Making it Easier to Respond
Natural Resources Canada is working on two projects to make it easier for buildings to participate in DR programs. Both of these take advantage of earlier and ongoing work done at Lawrence Berkeley National Laboratory’s Demand Response Research Center (DRRC).
One project involves testing different control strategies. Currently there are two buildings in the test, one at NRCan’s Varennes research center and the other at the British Columbia Institute of Technology in Burnaby. OPA will identify a third building in Ontario.
“Our objective is to link these three buildings to a server located in Varennes and to simulate different demand response activities,” says Stylianou. “We are also in the process of modifying the controls of the buildings to receive this information and to react appropriately to reduce the electricity demand.”
The DRRC has created software and a set of standards called OpenADR (openadr.lbl.gov) that automates a range of different DR programs, and can be adapted to serve others. More than sixty vendors have implemented the OpenADR client software.

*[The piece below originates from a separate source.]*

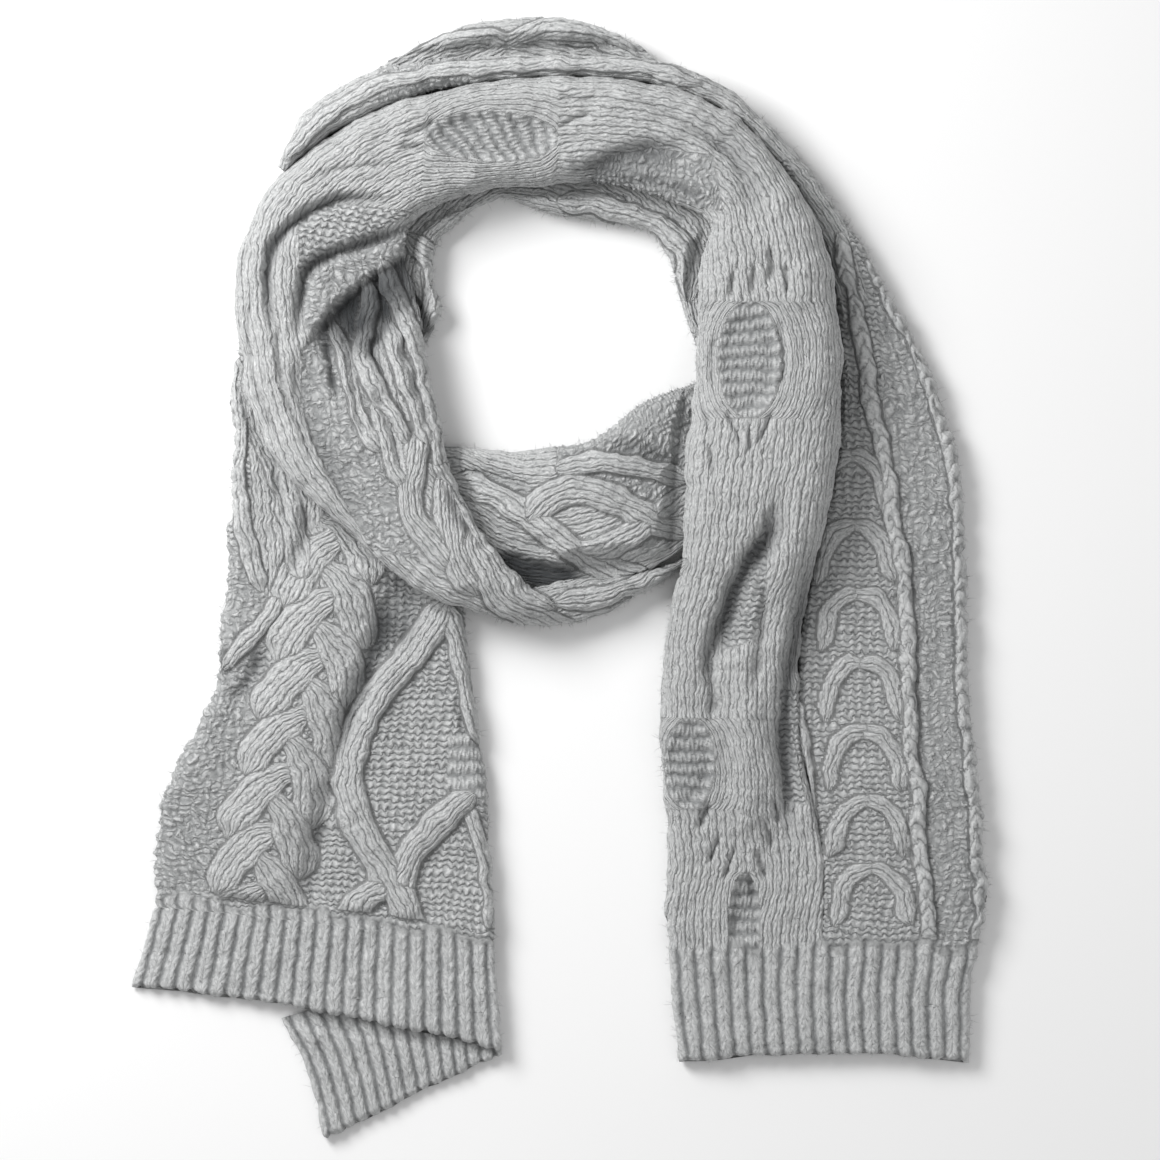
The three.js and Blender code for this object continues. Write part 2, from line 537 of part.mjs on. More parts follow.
// One closed solid: the top, four sides that follow their shapes, and a plain underside.
function clothSolid({ sides, ...shape }) {
  const top = topOf({ trim: SEAM_GAP / 2, ends: ["seam", "seam"], ...shape });
  const [lastRow, lastColumn] = [top.length - 1, top[0].length - 1];
  const positions = [];
  const triangles = [];
  const add = (v) => positions.push(v.x, v.y, v.z) / 3 - 1;
  const quad = (a, b, c, d) => triangles.push(a, c, b, a, d, c);

  const grid = top.map((row) => row.map(({ point }) => add(point)));
  for (let n = 0; n < lastRow; n++)
    for (let c = 0; c < lastColumn; c++)
      quad(grid[n][c], grid[n][c + 1], grid[n + 1][c + 1], grid[n + 1][c]);

  // The rim: the start's row, the outer side, the end's row and the inner side back.
  const rim = [
    ...top[0],
    ...top.slice(1, lastRow).map((row) => row[lastColumn]),
    ...[...top[lastRow]].reverse(),
    ...top.slice(1, lastRow).map((row) => row[0]).reverse(),
  ];
  const levels = Math.max(sides.start.length, sides.outer.length, sides.end.length, sides.inner.length);
  const inwardOf = ({ n, c }) => {
    const here = top[n][c].point;
    const beside = c === 0 ? top[n][1].point : c === lastColumn ? top[n][c - 1].point : here;
    const behind = n === 0 ? top[1][c].point : n === lastRow ? top[n - 1][c].point : here;
    const across = new THREE.Vector2(beside.x - here.x, beside.y - here.y).normalize();
    const lengthways = new THREE.Vector2(behind.x - here.x, behind.y - here.y).normalize();
    return { across, lengthways };
  };
  const levelOf = (wall, k) => {
    const shape = [{ inward: 0, up: 1 }, ...wall];
    const place = ((k + 1) / levels) * wall.length;
    const i = Math.min(wall.length - 1, Math.floor(place));
    const [p, q] = [shape[i], shape[i + 1]];
    return { inward: mix(p.inward, q.inward, place - i), up: mix(p.up, q.up, place - i) };
  };
  const loops = [rim.map(({ n, c }) => grid[n][c])];
  for (let k = 0; k < levels; k++) {
    loops.push(
      rim.map((p) => {
        const { across, lengthways } = inwardOf(p);
        const onSide = p.c === 0 || p.c === lastColumn;
        const onEnd = p.n === 0 || p.n === lastRow;
        const sideWall = p.c === 0 ? sides.inner : sides.outer;
        const endWall = p.n === 0 ? sides.start : sides.end;
        const place = new THREE.Vector2(p.point.x, p.point.y);
        if (onSide) place.addScaledVector(across, levelOf(sideWall, k).inward);
        if (onEnd) place.addScaledVector(lengthways, levelOf(endWall, k).inward);
        const { up } = levelOf(onSide ? sideWall : endWall, k);
        return add(new THREE.Vector3(place.x, place.y, p.lift + up * (p.point.z - p.lift)));
      }),
    );
  }
  for (let k = 0; k + 1 < loops.length; k++)
    rim.forEach((_, i) => {
      const j = (i + 1) % rim.length;
      quad(loops[k][i], loops[k + 1][i], loops[k + 1][j], loops[k][j]);
    });

  // The underside: strips across between the two long sides, and a fan at each end.
  const base = loops[loops.length - 1];
  const [across, along] = [lastColumn + 1, lastRow - 1];
  const outerAt = (n) => base[across + n - 1];
  const innerAt = (n) => base[2 * across + along + (along - n)];
  const startRow = base.slice(0, across);
  const endRow = base.slice(across + along, 2 * across + along);
  const fan = (row, left, right) => {
    const middle = Math.floor(row.length / 2);
    row.slice(0, -1).forEach((a, i) => triangles.push(a, row[i + 1], i < middle ? left : right));
    triangles.push(right, left, row[middle]);
  };
  fan(startRow, innerAt(1), outerAt(1));
  fan(endRow, outerAt(lastRow - 1), innerAt(lastRow - 1));
  for (let n = 1; n + 1 < lastRow; n++) quad(innerAt(n), innerAt(n + 1), outerAt(n + 1), outerAt(n));

  const geometry = new THREE.BufferGeometry();
  geometry.setAttribute("position", new THREE.Float32BufferAttribute(positions, 3));
  geometry.setIndex(triangles);
  geometry.computeVertexNormals();
  return geometry;
}

// Heights that the upper stretches leave free above the lower ones.
const underWrap = (x, y) =>
  PRESSED + PRESS_SLOPE * Math.max(0, distanceOutside(UPPER_OUTLINES, x, y) - PRESS_MARGIN);

const UNDER_HEM_GAP = 0.5;
function underHem(x, y) {
  const [b, a] = [planPoint(LEFT_HEM[0].bx, LEFT_HEM[0].by), planPoint(LEFT_HEM[0].ax, LEFT_HEM[0].ay)];
  const share = clamp01((x - b.x) / (a.x - b.x));
  const ceiling = LEFT_HEM[0].liftA * share - UNDER_HEM_GAP;
  return ceiling + PRESS_SLOPE * Math.max(0, distanceOutside(HEM_OUTLINE, x, y) - PRESS_MARGIN);
}

const [FOLD, OPEN, CUT] = [FOLDED_SIDE, OPEN_SIDE, CUT_SIDE];
const wool = () => new THREE.MeshStandardMaterial({ color: 0xb4b7b8, roughness: 0.95, metalness: 0 });

const scarf = new THREE.Group();
scarf.name = "cable_knit_scarf";

function stretch(name, shape) {
  const mesh = new THREE.Mesh(clothSolid(shape), wool());
  mesh.name = name;
  scarf.add(mesh);
}

const sidesOf = (inner, outer, start = CUT, end = CUT) => ({ inner, outer, start, end });
const ribsAcross = (rows) => {
  const { a, b } = sectionAt(rows, 0);
  return Math.round(a.distanceTo(b) / RIB_PITCH);
};

stretch("hem_left_under", {
  rows: LEFT_UNDER_HEM, pattern: PLAIN, spacing: 12, columns: 34, ribs: ribsAcross(LEFT_UNDER_HEM),
  ends: ["hem", "seam"], press: underHem, sides: sidesOf(FOLD, FOLD, FOLD, FOLD),
});
stretch("hem_left", {
  rows: LEFT_HEM, pattern: PLAIN, spacing: 13, columns: 64, ribs: ribsAcross(LEFT_HEM),
  ends: ["hem", "seam"], sides: sidesOf(FOLD, FOLD, FOLD, CUT),
});
stretch("tail_left", {
  rows: LEFT_TAIL, pattern: LOWER, spacing: 6, columns: 25, press: underWrap, sides: sidesOf(FOLD, OPEN),
});
stretch("neck_back", {
  rows: NECK_BACK, pattern: LOWER, spacing: 11, columns: 12, press: underWrap, sides: sidesOf(FOLD, FOLD),
});
stretch("neck_front", {
  rows: NECK_FRONT, pattern: LOWER, spacing: 7.5, columns: 11, press: underWrap, sides: sidesOf(FOLD, FOLD),
});
stretch("wrap_left", {
  rows: WRAP_LEFT, pattern: UPPER, spacing: 7, columns: 15, sides: sidesOf(FOLD, FOLD),
});
stretch("wrap_top", {
  rows: WRAP_TOP, pattern: UPPER, spacing: 6.5, columns: 14, sides: sidesOf(FOLD, CUT),
});
stretch("wrap_right", {
  rows: WRAP_RIGHT, pattern: UPPER, spacing: 7.5, columns: 13, sides: sidesOf(FOLD, CUT),
});
stretch("tail_right", {
  rows: RIGHT_TAIL, pattern: UPPER, spacing: 8, columns: 13, sides: sidesOf(FOLD, CUT),
});
stretch("edge_top", {
  rows: EDGE_TOP, pattern: PLAIN, spacing: 11, columns: 5, sides: sidesOf(CUT, FOLD),
});
stretch("edge_right", {
  rows: EDGE_RIGHT, pattern: OUTER, spacing: 8, columns: 11, sides: sidesOf(CUT, OPEN),
});
stretch("tail_right_edge", {
  rows: RIGHT_TAIL_EDGE, pattern: OUTER, spacing: 6.5, columns: 16, sides: sidesOf(CUT, OPEN),
});
stretch("hem_right", {
  rows: RIGHT_HEM, pattern: PLAIN, spacing: 13, columns: 54, ribs: ribsAcross(RIGHT_HEM),
  ends: ["seam", "hem"], sides: sidesOf(FOLD, FOLD, CUT, FOLD),
});

export default scarf;
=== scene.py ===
"""A cable-knit wool scarf that lies flat on a pale table, wound once and a half round an open neck
loop, with both tails hanging down side by side.

Each stretch of the folded strip is a ring of points for each step along it. A row of the section
table gives, at one place of the strip, its two edges on the plan, its underside, its thickness and
the width of its rounded edges. Between the rows a cubic curve is followed. Across the strip, at a
share t from the inner edge (0) to the outer edge (1), the top is at

    z = lift + e + (max(least, h - e - folds) + rise) * arch(d_in / r_in) * arch(d_out / r_out)

where h is the thickness, e the height of the widest line, d the distance to an edge, r the width of
its rounding, and arch(s) = sqrt(1 - (1 - s)^2) for s from 0 to 1. The folds are cut out of the
cloth, down to its least thickness, and the strands of the cables stand on it. Each point is then
moved out along the surface normal by the height of one of the knit patterns at (u, v), counted in
stitches across and along the strip. The finish works the same patterns out for each pixel.

Units are metres in the scene and millimetres in the tables. The plan is a grid of half
millimetres, counted from the left and down from the top.
"""

import logging
import math
from dataclasses import dataclass, field
from enum import Enum

import bpy
import numpy as np
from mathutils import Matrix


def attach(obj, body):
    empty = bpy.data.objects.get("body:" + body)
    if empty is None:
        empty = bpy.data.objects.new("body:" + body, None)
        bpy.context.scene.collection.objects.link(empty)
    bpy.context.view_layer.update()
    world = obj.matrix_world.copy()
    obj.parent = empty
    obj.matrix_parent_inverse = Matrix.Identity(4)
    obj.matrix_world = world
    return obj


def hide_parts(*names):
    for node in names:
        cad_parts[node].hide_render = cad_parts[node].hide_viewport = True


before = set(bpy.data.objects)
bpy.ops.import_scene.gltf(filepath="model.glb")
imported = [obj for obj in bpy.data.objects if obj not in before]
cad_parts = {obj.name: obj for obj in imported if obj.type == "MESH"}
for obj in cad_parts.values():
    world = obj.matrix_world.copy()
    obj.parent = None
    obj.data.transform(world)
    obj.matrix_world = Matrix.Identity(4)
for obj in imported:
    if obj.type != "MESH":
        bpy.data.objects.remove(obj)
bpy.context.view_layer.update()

log = logging.getLogger("scarf")

Array = np.ndarray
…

“Here in California, we all three investor owned utilities have automation servers and we have over 200 facilities that are automated using OpenADR,” says DRRC director Mary Ann Piette. “It is a very flexible, open-based model to allow utilities to send signals to the buildings.”
But even more important is what steps the building management system takes in response to the automated signal. The California model, where the peak demand is on hot summer afternoons, calls for such actions as precooling the building during the night and changing the settings on the air conditioners. It also may involve lowering the lighting, since lights are a heat source as well as a power draw. Such a strategy would not be appropriate in colder areas, where peak demand comes during winter mornings and evenings, when both light and heat are needed. In Canada, Ontario follows a similar Summer afternoon peak pattern to California, but the other provinces have winter peaks.
“It is important to understand the electric load shape of the building and what is on at those early morning hours, and you may need to preheat the building,” says Piette.
In areas that rely heavily on hydro, such as BC, the DR strategy may not be related to cutting peak demand, since hydropower can easily follow load shifts, but be used to cut power usage during droughts. Wind power and solar also have an effect on demand response strategies. In Canada, there was been a tenfold increase in wind power capacity over the last decade and more is on the way.
“As we target more renewables on the grid, we have intermittent loads and demand response becomes even more important, she says. “So utilities are not just looking at hot summer afternoons, but times when the wind dies down or the solar loads are coming down.”
Stylianou’s tests will determine the best strategies buildings in different parts of Canada should employ in implementing DR. His other project is to modify the DRRC’s software that models the impact of DR on a building. The DRRC software is designed for the California’s climate and buildings.
“We are modifying it to so users can model climactic conditions and office buildings in Halifax, Montreal, Toronto, Winnipeg, Calgary and Vancouver,” he says. “We will have a tool to estimate, for different sizes of office buildings, what their potential for demand response would be.”